(512a) pH-Triggered Leaky Heterogeneities On Rigid Lipid Bilayers Accelerate Intracellular Trafficking of Doxorubicin and Improve the Therapeutic Potential of Targeted Liposomal Immunochemotherapy
AIChE Annual Meeting
2009
2009 Annual Meeting
Food, Pharmaceutical & Bioengineering Division
Drug Delivery I - Targeted Delivery and Triggered Release
Thursday, November 12, 2009 - 8:30am to 8:50am
Intracellular trafficking of delivered therapeutics determines their biological activity.
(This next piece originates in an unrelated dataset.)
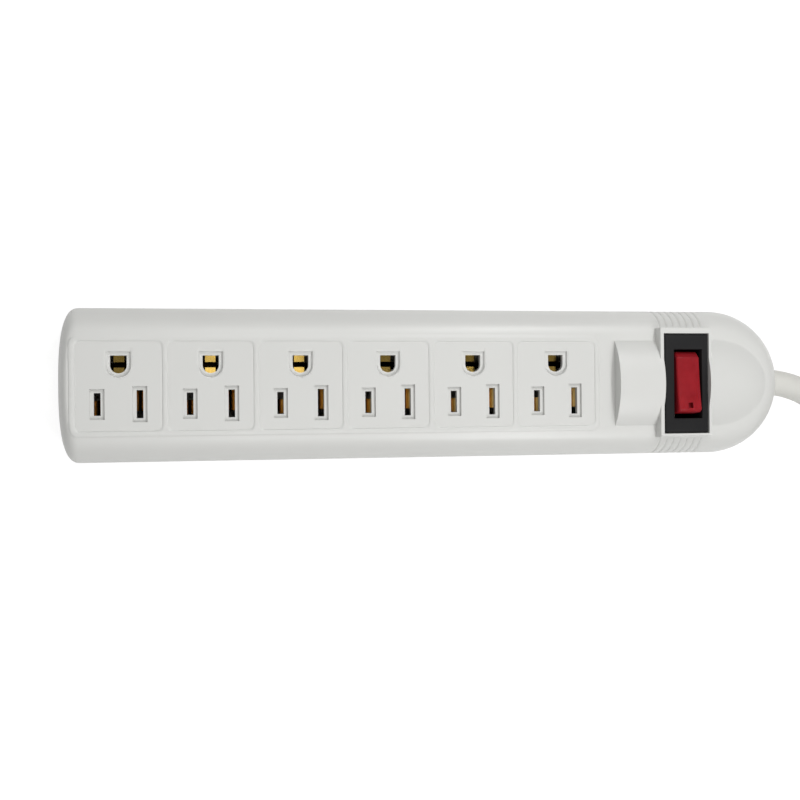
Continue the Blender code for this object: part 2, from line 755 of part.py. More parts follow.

After intracellular localization, triggering extensive release of therapeutics from their carrier is the first step toward improving the therapeutic potential. This study aims to maximize the therapeutic potential of targeted immunochemotherapy using anti-HER2/neu liposomal doxorubicin by exploiting the formation of leaky heterogeneities on rigid lipid bilayers to extensively release doxorubicin during endocytosis. We have previously demonstrated1 that pH-dependent formation of phase-separated lipid heterogeneities on the plane of a bilayer membrane increases the permeability of lipid bilayers when they are composed of lipid pairs with rigid non-matching chain lengths. It was suggested that this is due to defective packing among non-matching acyl chains of lipids residing at the interfaces of lipid domains. Here we design nanometer-size antiHER2/neu-labeled PEGylated lipid vesicles composed of lipid pairs with longer non-matching acyl tails (n = 18 and 21). We show that these vesicles exhibit superior killing efficacy of cancer cells compared to established liposome formulations for immunochemotherapy, and that their killing efficacy is similar to the effect of combined free doxorubicin and free antiHER2/neu antibody. Our findings suggest that intracellular trafficking of doxorubicin delivered by these immunolabeled vesicles is comparable to trafficking of the free agent. Other transport-related properties are unaffected: (1) blood circulation times are comparable to the circulation of commercial liposome formulations, and (2) specific binding and internalization by cancer cells are identical to antiHER2/neu-labeled commercial liposome formulations. These results demonstrate the potential of these long circulating, environmentally responsive lipid vesicles with triggered membrane permeability to increase the therapeutic potential of targeted immunochemotherapy.
1.Karve, S.; Bajagur Kempegowda, G.; Sofou, S. Heterogeneous domains and membrane permeability in phosphatidylcholine- phosphatidic acid rigid vesicles as a function of pH and lipid chain mismatch Langmuir 2008, 24, 5679-5688.